I've made an extension method for the BlockBlobClient, to get a specific block by block id, and I want to know if this code snippet can be tweaked to increase performance/other things
public static async Task<T> GetBlockByIdAsync<T>(this BlockBlobClient blockBlobClient, string blockId, CancellationToken cancellationToken)
{
var blockListResponse = await blockBlobClient.GetBlockListAsync(cancellationToken: cancellationToken);
var blockList = blockListResponse.Value.CommittedBlocks.ToList();
var currentBlock = blockList.FirstOrDefault(a => a.Name == blockId);
if (currentBlock.Name == null)
{
throw new InvalidOperationException($"Could not find BlockId {blockId}");
}
var length = currentBlock.SizeLong;
var index = blockList.FindIndex(a => a.Name == blockId);
var offset = 0L;
for (var i = 0; i < index; i++)
{
offset += blockList[i].SizeLong;
}
var options = new BlobDownloadOptions()
{
Range = new HttpRange(offset, length)
};
var blockInfo = await blockBlobClient.DownloadStreamingAsync(options, cancellationToken);
return JsonSerializer.Deserialize<T>(blockInfo.Value.Content);
}
The only thing that really stands out is the multiple iteration (3 times) of blockList
.
blockList.FirstOrDefault(a => a.Name == blockId)

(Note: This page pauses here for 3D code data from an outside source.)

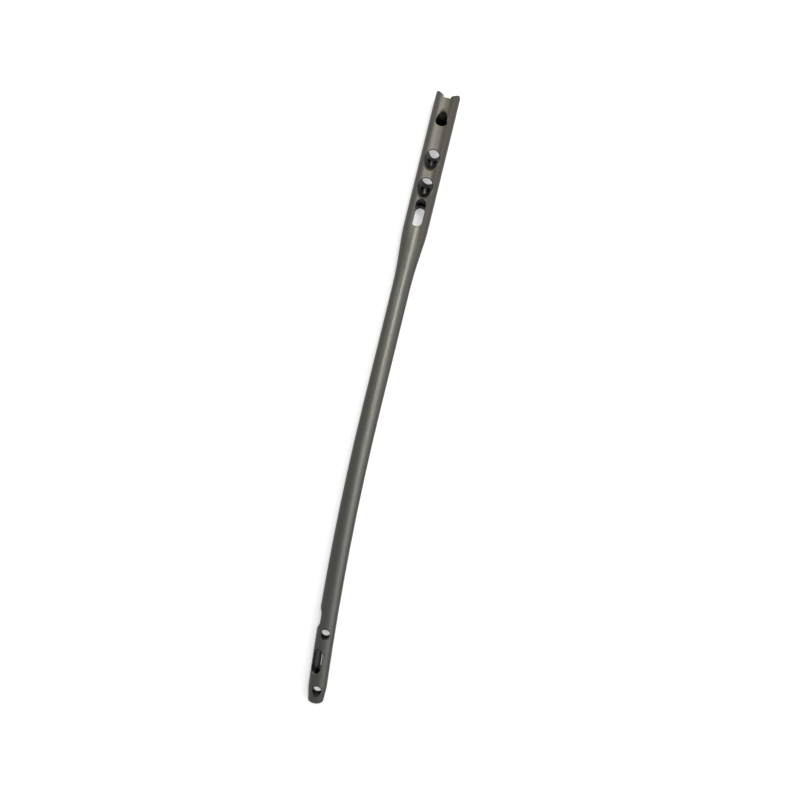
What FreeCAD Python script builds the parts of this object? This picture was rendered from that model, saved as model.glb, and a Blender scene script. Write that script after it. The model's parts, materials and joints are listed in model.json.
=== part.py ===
import FreeCAD, Part
import math
import os

# A cannulated femoral nail: one piece, turned, drilled, slotted and bent from one bar.
# It is drawn along its own axis: the end that takes the insertion handle is at y = 0,
# the nail runs towards -Y, its bow bulges towards -X and its side holes face +Z.
# Distances along the nail are measured on its centreline from the handle end.

# Body
nail_length = 320.0
head_diameter = 13.0
shaft_diameter = 9.4
neck_start = 74.8
neck_angle = 4.7
neck_blend_head = 110.0
neck_blend_shaft = 170.0
bow_start = 168.5
bow_radius = 1443.0
tip_length = 11.0
tip_taper_length = 8.0
tip_angle = 6.5
tip_blend = 25.0
tip_round = 1.5

# Bore through the whole nail, with a threaded socket for the handle's bolt or an end cap
cannula_diameter = 5.0
thread_diameter = 8.0
thread_start = 5.5
thread_end = 18.0
thread_runout = 1.2
seat_clearance = 0.3
seat_lead = 0.5

# Handle end: two lugs with flared flanks, and a slot between them across the bore
crest_chamfer = 0.3
lug_land = 0.15
lug_flank_angle = 40.0
notch_width = 3.7
notch_depth = 4.65
notch_corner = 0.5

# Oblique bores of the head, placed where their axes cross the nail's axis
antegrade_position = 22.05
antegrade_angle = 43.0
antegrade_diameter = 5.5
recon_position = 31.25
recon_spacing = 15.0
recon_angle = 44.0
recon_diameter = 7.1
oblique_chamfer = 0.65

# Long slot of the head
head_slot_position = 65.75
head_slot_length = 14.2
head_slot_width = 5.3

# Locking holes and slot at the far end, measured back from the tip
tip_hole_from_tip = 6.5
tip_hole_spacing = 28.6
tip_hole_diameter = 4.9
tip_slot_from_tip = 21.25
tip_slot_length = 12.2
tip_slot_width = 5.2
tip_slot_azimuth = -28.0
countersink = 0.8
slot_chamfer = 0.5

# Flat on the bulging side, which the drill guide's stop rests on
flat_from_tip = 42.5
flat_length = 6.0
flat_depth = 1.2
flat_ramp_angle = 27.0
flat_ramp_round = 4.0

overrun = 1.0
up = FreeCAD.Vector(0, 0, 1)
along = FreeCAD.Vector(0, 1, 0)
across = FreeCAD.Vector(1, 0, 0)
head_radius = head_diameter / 2
shaft_radius = shaft_diameter / 2
cannula_radius = cannula_diameter / 2
bow_length = nail_length - bow_start - tip_length
bow_centre = FreeCAD.Vector(bow_radius, -bow_start, 0)


def bow_turn(distance):
    """Angle in degrees that the centreline has turned at a distance from the handle end."""
    return math.degrees(min(max(distance - bow_start, 0), bow_length) / bow_radius)


def nail_frame(distance, azimuth=0.0):
    """Frame on the centreline: Y back to the handle end, Z out at the azimuth (0 is the side holes' way)."""
    turn = bow_turn(distance)
    heading = FreeCAD.Rotation(up, turn)
    bow_point = bow_centre + heading.multVec(across * -bow_radius)
    straight = distance - math.radians(turn) * bow_radius - bow_start
    place = bow_point - heading.multVec(along * straight)
    return FreeCAD.Placement(place, heading * FreeCAD.Rotation(along, azimuth))


def outline(corners):
    """Closed wire in the XY plane through (x, y, radius) corners, rounded where the radius isn't zero."""
    points = [FreeCAD.Vector(x, y, 0) for x, y, radius in corners]
    starts, ends, arcs = [], [], []
    for i, (x, y, radius) in enumerate(corners):
        back = (points[i - 1] - points[i]).normalize()
        ahead = (points[(i + 1) % len(points)] - points[i]).normalize()
        half = back.getAngle(ahead) / 2
        reach = radius / math.tan(half)
        starts.append(points[i] + back * reach)
        ends.append(points[i] + ahead * reach)
        middle = points[i] + (back + ahead).normalize() * (radius / math.sin(half) - radius)
        arcs.append(Part.Arc(starts[i], middle, ends[i]).toShape() if radius else None)
    edges = []
    for i in range(len(corners)):
        edges.append(Part.makeLine(ends[i - 1], starts[i]))
        if arcs[i]:
            edges.append(arcs[i])
    return Part.Wire(edges)


def turned(corners):
    """Solid of revolution about Y from corners given as (radius, y, rounding)."""
    return Part.Face(outline(corners)).revolve(FreeCAD.Vector(), along, 360)


def extruded(wire, half_height):
    """Prism that runs half_height to both sides of the XY plane."""
    face = Part.Face(wire)
    face.translate(up * -half_height)
    return face.extrude(up * 2 * half_height)


def bent_rod(radius):
    """Round rod along the bow, from the bow's start to where the tip begins."""
    disc = Part.Face(Part.Wire(Part.makeCircle(radius, FreeCAD.Vector(0, -bow_start, 0), along)))
    return disc.revolve(bow_centre, up, math.degrees(bow_length / bow_radius))


# Outside of the nail: head, neck and straight shaft in one turning, then the bow and the tip

def make_blank():
    neck_end = neck_start + (head_radius - shaft_radius) / math.tan(math.radians(neck_angle))
    straight = turned([
        (0, 0, 0),
        (head_radius - crest_chamfer, 0, 0),
        (head_radius, -crest_chamfer, 0),
        (head_radius, -neck_start, neck_blend_head),
        (shaft_radius, -neck_end, neck_blend_shaft),
        (shaft_radius, -bow_start, 0),
        (0, -bow_start, 0),
    ])
    tip_end_radius = shaft_radius - tip_taper_length * math.tan(math.radians(tip_angle))
    tip = turned([
        (0, 0, 0),
        (shaft_radius, 0, 0),
        (shaft_radius, tip_taper_length - tip_length, tip_blend),
        (tip_end_radius, -tip_length, tip_round),
        (0, -tip_length, 0),
    ])
    tip.Placement = nail_frame(nail_length - tip_length)
    return straight.fuse([bent_rod(shaft_radius), tip]).removeSplitter()


# Bore: a smooth seat and a thread at the handle end, then the guide wire's bore to the tip

def make_bore():
    thread_radius = thread_diameter / 2
    seat_radius = thread_radius + seat_clearance
    socket = turned([
        (0, overrun, 0),
        (seat_radius + seat_lead + overrun, overrun, 0),
        (seat_radius, -seat_lead, 0),
        (seat_radius, -thread_start, 0),
        (thread_radius, -thread_start - seat_clearance, 0),
        (thread_radius, -thread_end, 0),
        (cannula_radius, -thread_end - thread_runout, 0),
        (cannula_radius, -bow_start, 0),
        (0, -bow_start, 0),
    ])
    outlet = Part.makeCylinder(cannula_radius, tip_length + overrun, FreeCAD.Vector(), -along)
    outlet.Placement = nail_frame(nail_length - tip_length).multiply(outlet.Placement)
    return socket.fuse([bent_rod(cannula_radius), outlet])


# Handle end: the slot between the lugs and the flanks that lead into it

def make_notch():
    half_slot = notch_width / 2
    half_flare = head_radius - crest_chamfer - lug_land
    flank_foot = (half_flare - half_slot) * math.tan(math.radians(lug_flank_angle))
    right = [
        (half_slot, -notch_depth, notch_corner),
        (half_slot, -flank_foot, 0),
        (half_flare, 0, 0),
        (half_flare, overrun, 0),
    ]
    left = [(-x, y, radius) for x, y, radius in reversed(right)]
    return extruded(outline(right + left), head_radius + overrun)


# Oblique bores: the screw leans back to the handle end or away from it, and the rims are broken

def make_oblique_bore(position, lean, diameter):
    reach = 2 * head_radius
    rod = Part.makeCylinder(head_radius, 4 * reach, along * 2 * reach, -along)
    drill = Part.makeCylinder(diameter / 2, 4 * reach, up * -2 * reach, up)
    drill.rotate(FreeCAD.Vector(), across, lean)
    drilled = rod.cut(drill)
    rims = [edge for edge in drilled.Edges if isinstance(edge.Curve, Part.BSplineCurve)]
    bore = rod.cut(drilled.makeChamfer(oblique_chamfer, rims))
    bore.Placement = nail_frame(position)
    return bore


# Straight holes and slots, which open on both sides of the nail

def make_cross_hole(position, radius_there, diameter):
    hole = Part.makeCylinder(diameter / 2, 2 * (radius_there + overrun), up * -(radius_there + overrun), up)
    floor = radius_there - countersink
    rim = diameter / 2 + countersink + overrun
    mouth = Part.makeCone(diameter / 2, rim, countersink + overrun, up * floor, up)
    far_mouth = Part.makeCone(diameter / 2, rim, countersink + overrun, up * -floor, -up)
    hole = hole.fuse([mouth, far_mouth])
    hole.Placement = nail_frame(position)
    return hole


def stadium(length, width, height):
    """Wire of a round-ended slot along Y at a height."""
    side = width / 2
    straight = (length - width) / 2
    right = Part.makeLine(FreeCAD.Vector(side, -straight, height), FreeCAD.Vector(side, straight, height))
    left = Part.makeLine(FreeCAD.Vector(-side, straight, height), FreeCAD.Vector(-side, -straight, height))
    top = Part.Arc(right.lastVertex().Point, FreeCAD.Vector(0, straight + side, height), left.firstVertex().Point)
    foot = Part.Arc(left.lastVertex().Point, FreeCAD.Vector(0, -straight - side, height), right.firstVertex().Point)
    return Part.Wire([right, top.toShape(), left, foot.toShape()])


def make_cross_slot(position, radius_there, length, width, azimuth):
    slot = extruded(stadium(length, width, 0), radius_there + overrun)
    floor = radius_there - slot_chamfer
    rise = slot_chamfer + overrun
    mouths = [
        Part.makeLoft([stadium(length, width, side * floor),
                       stadium(length + 2 * rise, width + 2 * rise, side * (floor + rise))], True, True)
        for side in (1, -1)
    ]
    slot = slot.fuse(mouths)
    slot.Placement = nail_frame(position, azimuth)
    return slot


# Flat on the bulging side: a shallow floor with a ramp at each end

def make_flat():
    floor = shaft_radius - flat_depth
    half_floor = flat_length / 2
    run = (flat_depth + overrun) / math.tan(math.radians(flat_ramp_angle))
    cutter = extruded(outline([
        (-floor, half_floor, flat_ramp_round),
        (-floor, -half_floor, flat_ramp_round),
        (-shaft_radius - overrun, -half_floor - run, 0),
        (-shaft_radius - overrun, half_floor + run, 0),
    ]), shaft_radius + overrun)
    cutter.Placement = nail_frame(nail_length - flat_from_tip)
    return cutter


def make_nail():
    nail = make_blank()
    cutters = [
        make_bore(),
        make_notch(),
        make_oblique_bore(antegrade_position, antegrade_angle - 90, antegrade_diameter),
        make_oblique_bore(recon_position, 90 - recon_angle, recon_diameter),
        make_oblique_bore(recon_position + recon_spacing, 90 - recon_angle, recon_diameter),
        make_cross_slot(head_slot_position, head_radius, head_slot_length, head_slot_width, 0),
        make_cross_hole(nail_length - tip_hole_from_tip, shaft_radius, tip_hole_diameter),
        make_cross_hole(nail_length - tip_hole_from_tip - tip_hole_spacing, shaft_radius, tip_hole_diameter),
        make_cross_slot(nail_length - tip_slot_from_tip, shaft_radius, tip_slot_length, tip_slot_width,
                        tip_slot_azimuth),
        make_flat(),
    ]
    for cutter in cutters:
        nail = nail.cut(cutter)
    return nail.Solids[0]


# Rest: the nail lies on the head's last full section and on its bow, rolled towards the bulge
# until its weight is over the line between the two.

def rest_placement(nail):
    weight = nail.CenterOfMass
    head_foot = neck_start - neck_blend_head * math.tan(math.radians(neck_angle) / 2)
    slope = weight.x / (-weight.y - head_foot)
    lean = math.atan(slope)
    bow_turn_at_foot = lean + math.acos((1 - slope * (bow_start - head_foot) / bow_radius) * math.cos(lean))
    foot_x = bow_radius * (1 - math.cos(bow_turn_at_foot))
    foot_y = -bow_start - bow_radius * math.sin(bow_turn_at_foot)
    pitch = math.tan(bow_turn_at_foot)
    roll = (head_radius - shaft_radius) / (-foot_x - pitch * (head_foot + foot_y))
    table_up = FreeCAD.Vector(roll, roll * pitch, math.sqrt(1 - roll ** 2 * (1 + pitch ** 2)))
    sideways = along.cross(table_up).normalize()
    lie = FreeCAD.Rotation(sideways, table_up.cross(sideways), table_up).inverted()
    rest = FreeCAD.Placement(FreeCAD.Vector(), lie)
    laid = nail.copy()
    laid.Placement = rest
    box = laid.optimalBoundingBox(False)
    rest.Base = FreeCAD.Vector(-box.Center.x, -box.Center.y, -box.ZMin)
    return rest


nail_body = make_nail()
rest = rest_placement(nail_body)
nail_body.Placement = rest
os.makedirs("parts", exist_ok=True)
nail_body.exportStep("parts/nail_body.step")
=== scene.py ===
import json
import math

import bpy
import numpy as np
from mathutils import Matrix, Vector


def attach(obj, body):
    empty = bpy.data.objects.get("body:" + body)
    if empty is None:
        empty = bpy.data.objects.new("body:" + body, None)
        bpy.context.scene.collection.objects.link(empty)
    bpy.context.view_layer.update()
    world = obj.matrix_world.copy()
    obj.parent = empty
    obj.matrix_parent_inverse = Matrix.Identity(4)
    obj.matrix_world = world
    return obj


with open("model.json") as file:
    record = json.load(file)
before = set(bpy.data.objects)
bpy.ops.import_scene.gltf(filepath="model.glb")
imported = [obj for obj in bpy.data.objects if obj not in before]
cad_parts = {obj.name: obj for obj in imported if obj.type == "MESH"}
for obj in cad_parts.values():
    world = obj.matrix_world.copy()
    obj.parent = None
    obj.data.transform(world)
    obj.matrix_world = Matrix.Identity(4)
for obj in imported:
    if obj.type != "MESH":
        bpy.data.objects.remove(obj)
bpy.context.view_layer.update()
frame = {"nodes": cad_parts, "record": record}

mounts = {mount["name"]: mount for mount in frame["record"]["mounts"]}


# The nail: one bar of titanium alloy, turned, drilled for the guide wire, cross drilled, slotted and bent.
# It is blasted to an even satin and anodised dark grey, a warm one at the head that turns olive towards the
# tip. The holes' walls are painted nearly black, a painted shade of their depths, and the reamed wire bore
# stays brighter.

class Signal:
    """One value in a finish. Arithmetic on it adds the Math nodes that work it out."""

    def __init__(self, finish, socket):
        self.finish = finish
        self.socket = socket

    def math(self, operation, *values):
        return self.finish.node("Math", {"operation": operation}, dict(enumerate(values)))

    def __add__(self, other):
        return self.math("ADD", self, other)

    def __sub__(self, other):
        return self.math("SUBTRACT", self, other)

    def __rsub__(self, other):
        return self.math("SUBTRACT", other, self)

    def __mul__(self, other):
        return self.math("MULTIPLY", self, other)

    def __truediv__(self, other):
        return self.math("DIVIDE", self, other)

    __radd__ = __add__
    __rmul__ = __mul__

    def over(self, floor):
        return self.math("MAXIMUM", self, floor)

    def root(self):
        return self.math("SQRT", self)

    def rise(self, low, high):
        """0 below low, 1 above high, and an even S between."""
        smooth = {"interpolation_type": "SMOOTHSTEP"}
        return self.finish.node("MapRange", smooth, {0: self, 1: low, 2: high})


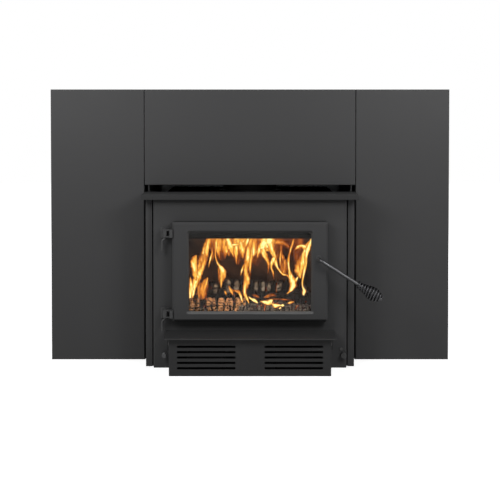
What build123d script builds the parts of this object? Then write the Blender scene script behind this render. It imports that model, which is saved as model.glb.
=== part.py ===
from build123d import *
import math
import os

# Wood-burning fireplace insert: a welded firebox inside a sheet-steel convection casing, a hinged
# glass door with a coil-grip latch handle, a slide air control, a twin-wheel blower under an ash
# lip, and a three-panel surround that covers the fireplace opening.
# X is to the right, Y points into the chimney and Z is up, all in millimetres. The origin is on
# the hearth, midway between the sides, in the plane of the surround's face. A size named "out"
# is a distance in front of that face, and one named "back" a distance behind it.

os.makedirs("parts", exist_ok=True)

# ---- Driving dimensions ----
# Surround
surround_width = 1117.6
surround_height = 760.8
surround_depth = 25.0
surround_sheet = 1.5
surround_bend = 2.0
panel_seam = 1.5
channel_width = 12.3
channel_inset = 2.5
channel_sheet = 2.0
seam_bolt_margins = (67.4, 60.8)
channel_bolt_margins = (80.0, 92.3)

# Convection casing
casing_width = 570.0
casing_sheet = 1.5
casing_back_depth = 400.0
casing_flange = 17.6
casing_lip = 12.0
casing_setback = 17.0
casing_rise = 12.4
base_sheet = 2.0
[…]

blockList.FindIndex(a => a.Name == blockId)
for (var i = 0; i < index; i++)
You can do this with a single iteration, something like this.
public static async Task<T> GetBlockByIdAsync<T>(this BlockBlobClient blockBlobClient, string blockId, CancellationToken cancellationToken)
{
var blockListResponse = await blockBlobClient.GetBlockListAsync(cancellationToken: cancellationToken);
var blockList = blockListResponse.Value.CommittedBlocks.ToList();
var length = 0L;
var offset = 0L;
// iterate over all blocks until we find the block we want.
foreach (var block in blockList){
if (block.Name == blockId){
length = block.SizeLong;
break;
}
// We haven't found the block we want yet so update the offset.
offset += block.SizeLong;
}
// Check if we found the block we were looking for.
if (length == 0)
{
throw new InvalidOperationException($"Could not find BlockId {blockId}");
}
var options = new BlobDownloadOptions()
{
Range = new HttpRange(offset, length)
};
var blockInfo = await blockBlobClient.DownloadStreamingAsync(options, cancellationToken);
return JsonSerializer.Deserialize<T>(blockInfo.Value.Content);
}
CAVEAT I haven't run this code locally or even tried to compile it so there may be errors but the idea is sound.
UPDATE There was an iteration that I missed: blockListResponse.Value.CommittedBlocks.ToList();
Granted, calling to list prevents any repeated calls to CommittedBlocks
but this could be even more efficient.
Assuming blockListResponse.Value.CommittedBlocks
returns IEnumerable` you could even remove this...
public static async Task<T> GetBlockByIdAsync<T>(this BlockBlobClient blockBlobClient, string blockId, CancellationToken cancellationToken)
{
var blockListResponse = await blockBlobClient.GetBlockListAsync(cancellationToken: cancellationToken);
var blockList = blockListResponse.Value.CommittedBlocks;
var length = 0L;
var offset = 0L;
// iterate over all blocks until we find the block we want.
var blockListEnumerator = blockList.GetEnumerator();
while (blockListEnumerator.MoveNext())
{
var block = blockListEnumerator.Current as BlobBlock;
if (block.Name == blockId){
length = block.SizeLong;
break;
}
// We haven't found the block we want yet so update the offset.
offset += block.SizeLong;
}
// Check if we found the block we were looking for.
if (length == 0)
{
throw new InvalidOperationException($"Could not find BlockId {blockId}");
}
var options = new BlobDownloadOptions()
{
Range = new HttpRange(offset, length)
};
var blockInfo = await blockBlobClient.DownloadStreamingAsync(options, cancellationToken);
return JsonSerializer.Deserialize<T>(blockInfo.Value.Content);
}